Светлый фон

В XIV веке Сан-Джиминьяно был покорен Флоренцией, и тогда он потерял свою политическую самостоятельность.

Предание опять говорит, что флорентийцы в знак покорности жителей городка потребовали от них снять с башен верхушки, и только у одной — башни Коммуны позволили оставить в целости ее верхушку.

До нашего времени сохранилось только тринадцать башен, но они дают городу особенный характер, так же как и архитектура домов. Когда попадаешь в него, то как будто внезапно переносишься в Средние века, во времена Данте, который, между прочим, в этом городе некоторое время жил…

 

* * *

Мы опять в Венеции, прекрасной Венеции, бывшей царице морей.

Я с энергией принялась за работу, нагоняя потерянное время.
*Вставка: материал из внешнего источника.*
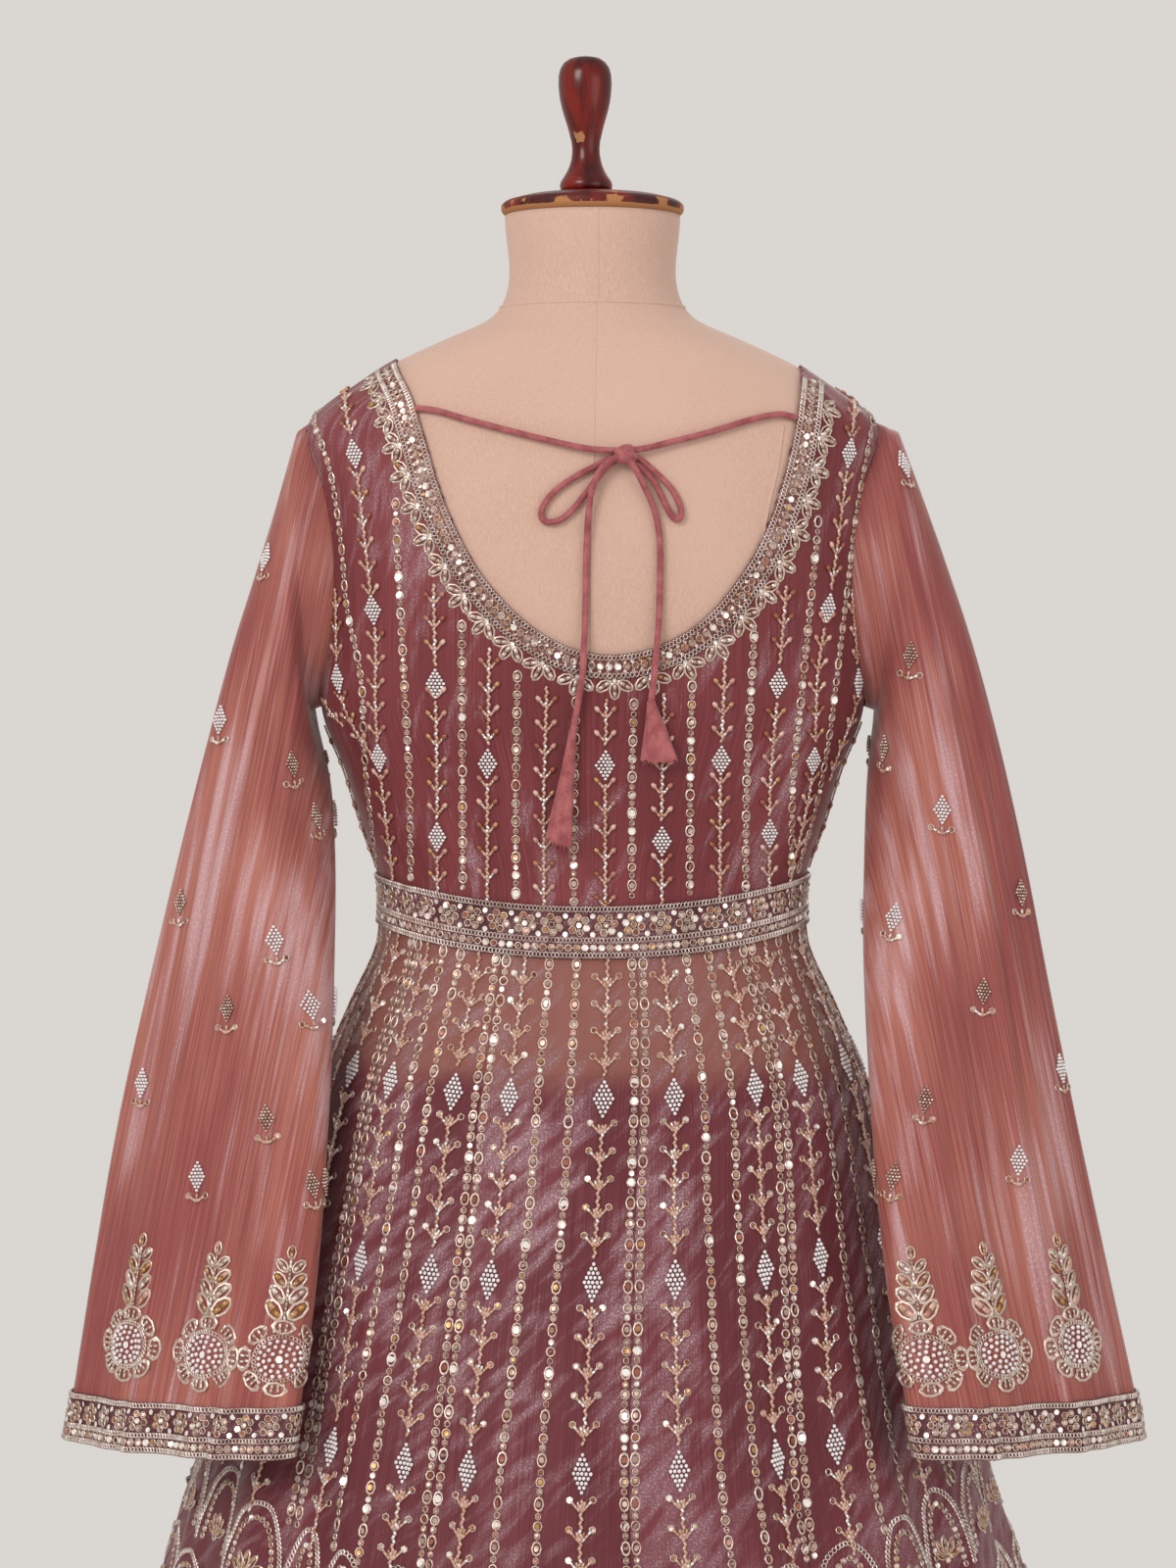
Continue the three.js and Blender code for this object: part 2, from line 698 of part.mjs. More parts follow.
// Turn 0 is the sleeve's outer edge, 90 its back, 180 its inner edge. Row 0 is the armhole.
function sleeveSurface(side, turn, row) {
  if (row <= 0) {
    return armholeSeam(side, turn);
  }
  const lastRow = sleeveRows.length - 1;
  const hang = readSleeve(row - 1);
  const isLeft = side < 0;
  const outer = new THREE.Vector3(side * (isLeft ? hang.outLeft : hang.outRight), hang.outY, hang.outZ);
  const inner = new THREE.Vector3(side * (isLeft ? hang.inLeft : hang.inRight), hang.inY, hang.inZ);
  const spread = outer.clone().sub(inner).multiplyScalar(0.5);
  const middle = outer.clone().add(inner).multiplyScalar(0.5);
  const flat = new THREE.Vector3(spread.x, spread.y, 0).normalize();
  const towardsBack = new THREE.Vector3(side * flat.y, -side * flat.x, 0);
  const upright = 1 - THREE.MathUtils.smoothstep(row, 1, 4);
  towardsBack.lerp(new THREE.Vector3(0, -1, 0), upright).normalize();
  const depth = hang.depth - sleeveFold(turn, (row - 1) / lastRow);
  return middle
    .addScaledVector(spread, Math.cos(radians(turn)))
    .addScaledVector(towardsBack, depth * Math.sin(radians(turn)));
}

function sleeveLifted(side, turn, row, lift) {
  const across = sleeveSurface(side, turn + 2, row).sub(sleeveSurface(side, turn - 2, row));
  const next = Math.min(row + 0.2, sleeveRows.length);
  const last = row <= 1 ? row : row - 0.2;
  const along = sleeveSurface(side, turn, next).sub(sleeveSurface(side, turn, last));
  const normal = along.cross(across).normalize().multiplyScalar(side);
  return sleeveSurface(side, turn, row).addScaledVector(normal, lift);
}

for (const { name, side } of sides) {
  const rows = sleeveRows.length;
  add(`sleeve_${name}`, clothWall({
    across: sleeveColumnCount,
    along: rows,
    closed: true,
    outer: (u, v) => sleeveLifted(side, side * u * 360, (1 - v) * rows, cloth / 2),
    inner: (u, v) => sleeveLifted(side, side * u * 360, (1 - v) * rows, -cloth / 2),
  }), finishes.sleeve);

  const onSleeve = cloth / 2 + seamGap;
  add(`cuff_border_${name}`, clothWall({
    across: sleeveColumnCount,
    along: 1,
    closed: true,
    outer: (u, v) => sleeveLifted(side, side * u * 360, rows - v, onSleeve + trim),
    inner: (u, v) => sleeveLifted(side, side * u * 360, rows - v, onSleeve),
  }), finishes.gold);
}

// ---------------------------------------------------------------- skirt, lining and belt

function panelTurn(index, u, z, radius) {
  const from = seamTurn(index, z);
  const to = seamTurn(index + 1, z);
  const gap = THREE.MathUtils.radToDeg(seamGap / radius);
  return THREE.MathUtils.lerp(from + gap, to - gap, u);
}

const kaliColumns = 9;
const kaliShares = [1, 0.68, 0.42, 0.23, 0.115, 0.055, 0.018, 0];
const liningColumns = 4;
const liningRows = 4;

function kaliPoint(index, u, share, lift) {
  const turnAtWaist = panelTurn(index, u, waistSide, 120);
  const top = waistSeam(turnAtWaist) - seamGap / 2;
  const z = THREE.MathUtils.lerp(top, hem, share);
  const turn = panelTurn(index, u, z, skirtRadius(z));
  return lifted(skirtSurface, turn, z, lift);
}

function skirtRadius(z) {
  return readSkirt(z).half * 0.7;
}

const lastShare = kaliShares.length - 1;
for (let index = 0; index < panelCount; index += 1) {
  const number = String(index + 1).padStart(2, '0');
  add(`kali_${number}`, clothWall({
    across: kaliColumns,
    along: lastShare,
    outer: (u, v) => kaliPoint(index, u, kaliShares[Math.round(v * lastShare)], cloth / 2),
    inner: (u, v) => kaliPoint(index, u, kaliShares[Math.round(v * lastShare)], -cloth / 2),
  }), finishes.body);

  const liningPoint = (u, v, lift) => {
    const z = THREE.MathUtils.lerp(liningHem, liningTop, v);
    return lifted(liningSurface, panelTurn(index, u, z, skirtRadius(z)), z, lift);
  };
  add(`lining_${number}`, clothWall({
    across: liningColumns,
    along: liningRows,
    outer: (u, v) => liningPoint(u, v, cloth / 2),
    inner: (u, v) => liningPoint(u, v, -cloth / 2),
  }), finishes.lining);
}

// The belt lies on whichever stands further out, the bodice or the top of the skirt.
function beltPoint(turn, v, lift) {
  const z = waistSeam(turn) + beltHeight * (v - 0.5);
  const overBodice = lifted(formSurface, turn, z, shellLifts.clothOutside + beltRoom + lift);
  const overSkirt = lifted(skirtSurface, turn, z, cloth / 2 + beltRoom + lift);
  const reach = (point) => Math.hypot(point.x, point.y);
  return reach(overBodice) > reach(overSkirt) ? overBodice : overSkirt;
}

add('belt', clothWall({
  across: 60,
  along: 2,
  closed: true,
  outer: (u, v) => beltPoint(u * 360, v, beltWall),
  inner: (u, v) => beltPoint(u * 360, v, 0),
}), finishes.gold);

// ---------------------------------------------------------------- dori

function knotBall(extra) {
  const ball = new THREE.SphereGeometry(1, 14, 9);
  ball.scale(knotSize.x / 2 + extra, knotSize.y / 2 + extra, knotSize.z / 2 + extra);
  ball.translate(knotCentre.x, knotCentre.y, knotCentre.z);
  return ball;
}

function doriTube(route, stepDiameters) {
  const path = new THREE.CatmullRomCurve3(route.map(([x, y, z]) => new THREE.Vector3(x, y, z)));
  const corners = Array.from({ length: doriSides }, (unused, corner) => {
    const angle = (2 * Math.PI * corner) / doriSides;
    return new THREE.Vector2(Math.cos(angle), Math.sin(angle)).multiplyScalar(doriDiameter / 2);
  });
  const section = new THREE.Shape(corners);
  const steps = Math.ceil(path.getLength() / (stepDiameters * doriDiameter));
  return new THREE.ExtrudeGeometry(section, { steps, bevelEnabled: false, extrudePath: path });
}

const knotRoom = toSolid(knotBall(seamGap));
for (const { name } of sides) {
  for (const [stretch, route] of Object.entries(doriRoutes[name])) {
    const stepDiameters = stretch === 'loop' ? 2.2 : 3;
    const tube = toSolid(doriTube(route, stepDiameters)).subtract(knotRoom);
    add(`dori_${stretch}_${name}`, toGeometry(tube), finishes.dori);
  }
}
add('dori_knot', knotBall(0), finishes.dori);

// A tassel is a short tube of gathered cloth: a neck round the tie's end, and an open skirt.
for (const { name, top, bottom, halfWidth, halfDepth } of tassels) {
  const neck = doriDiameter / 2 + 1;
  const start = new THREE.Vector3(...top);
  const fall = new THREE.Vector3(...bottom).sub(start);
  const widthwards = new THREE.Vector3(-fall.z, 0, fall.x).normalize();
  const depthwards = fall.clone().cross(widthwards).normalize();
  const point = (u, v, lift) => {
    const angle = -2 * Math.PI * u;
    const share = (1 - v) ** 1.2;
    const pleat = 1 + 0.12 * share * Math.cos(tasselPleats * angle);
    const width = THREE.MathUtils.lerp(neck, halfWidth, share) * pleat + lift;
    const depth = THREE.MathUtils.lerp(neck, halfDepth, share) * pleat + lift;
    return start.clone()
      .addScaledVector(fall, 1 - v)
      .addScaledVector(widthwards, width * Math.cos(angle))
      .addScaledVector(depthwards, depth * Math.sin(angle));
  };
  add(`tassel_${name}`, clothWall({
    across: 14,
    along: 3,
    closed: true,
    outer: (u, v) => point(u, v, cloth),
    inner: (u, v) => point(u, v, 0),
  }), finishes.dori);
}

export default dress;
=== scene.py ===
import json
import math

import bmesh
import bpy
import numpy as np
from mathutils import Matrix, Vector

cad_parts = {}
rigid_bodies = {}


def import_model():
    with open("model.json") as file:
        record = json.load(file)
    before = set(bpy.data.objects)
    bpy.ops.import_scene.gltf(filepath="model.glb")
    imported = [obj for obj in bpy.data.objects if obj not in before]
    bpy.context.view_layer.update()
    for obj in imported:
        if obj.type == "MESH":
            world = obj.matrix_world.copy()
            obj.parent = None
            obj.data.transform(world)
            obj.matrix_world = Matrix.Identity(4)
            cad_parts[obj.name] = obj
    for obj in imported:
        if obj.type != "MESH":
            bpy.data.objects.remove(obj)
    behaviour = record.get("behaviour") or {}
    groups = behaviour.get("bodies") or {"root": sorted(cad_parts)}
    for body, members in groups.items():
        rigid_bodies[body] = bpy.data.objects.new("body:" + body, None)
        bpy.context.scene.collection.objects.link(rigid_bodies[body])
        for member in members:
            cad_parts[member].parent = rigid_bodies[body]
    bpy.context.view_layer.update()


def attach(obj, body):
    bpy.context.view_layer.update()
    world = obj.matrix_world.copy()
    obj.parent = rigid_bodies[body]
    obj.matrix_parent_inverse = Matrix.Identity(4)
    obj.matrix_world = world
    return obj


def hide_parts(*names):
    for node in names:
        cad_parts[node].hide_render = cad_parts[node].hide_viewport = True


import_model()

# --- Studio -------------------------------------------------------------------------------
# The camera stands behind the dress at chest height and looks down a little. A plain pale
# floor and three soft lamps are the studio's and no part of the dress.
camera = bpy.data.objects.new("camera", bpy.data.cameras.new("camera"))
camera.location = (-0.003, -2.3, 1.27)
camera.rotation_euler = (math.radians(90 - 3.122), 0, 0)
camera.data.sensor_fit = "AUTO"
camera.data.sensor_width = 36
camera.data.lens = 79.31
camera.data.clip_end = 60
bpy.context.scene.collection.objects.link(camera)
bpy.context.scene.camera = camera
bpy.context.scene.view_settings.view_transform = "Standard"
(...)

Главным образом рисовала, и ясно помню тот момент в работе, когда я поняла, что уловила стиль и характер Венеции и нашла, как мне казалось, верные приемы и формы их передать. Точно вдруг открылись глаза. Красками с натуры я не работала. Делала только рисунок, на котором цифрами отмечала силу тонов и их отношение между собою. Места одинаковой силы получали одинаковые цифры. На самых темных местах я ставила отметку — 1. Далее более светлые и между собою одинаковые отмечались вторым номером, и так далее до самого светлого. Цвета, краски я надписывала на рисунке сокращенными словами: изум. — зел. или крас. — кор. и т. д.

Придя домой, я внимательно просматривала то, что было отмечено у меня на рисунке, стараясь все записи разобрать, вспомнить и восстановить в памяти всю веденную мною картину. Потом стирала резинкой все отметки (цифры и слова) и тогда стремилась передать красками как можно точнее то, что я видела и что произвело на меня впечатление.

Напряженно работая, я делала по три больших этюда в день. Хотелось больше, но никак не успевала.

Был июль. Солнце немилосердно накаляло камни мостовой и зданий. Небо каждый день было одно и то же — ярко-си него цвета. Ни облачка, ни туманностей.

Я мечтала о прохладе, о сереньких днях, о блестевшем перламутром Петербурге. Представляла себе Венецию на фоне нашей северной природы, когда все овеяно ласковой, нежной дымкой, контуры смягчены и не режут глаза.

И вот я изобразила Венецию не такой, какой она была в те дни, а такой, какой мне хотелось ее видеть — серебристо-серой[501]. И, должно быть, сделала я это довольно убедительно, потому что год спустя Бенуа мне писал из Венеции, как он завидует мне — я видела перламутровую Венецию, а ему приходилось принимать ее яркой, освещенной беспощадным солнцем. Он поверил моим изображениям Венеции.

А я уже давно пришла к заключению, что художник может очень далеко отходить от натуры; но должен это делать настолько убедительно, чтобы зритель вполне поверил в его правду, несмотря на то что его правда так далека от правды в природе.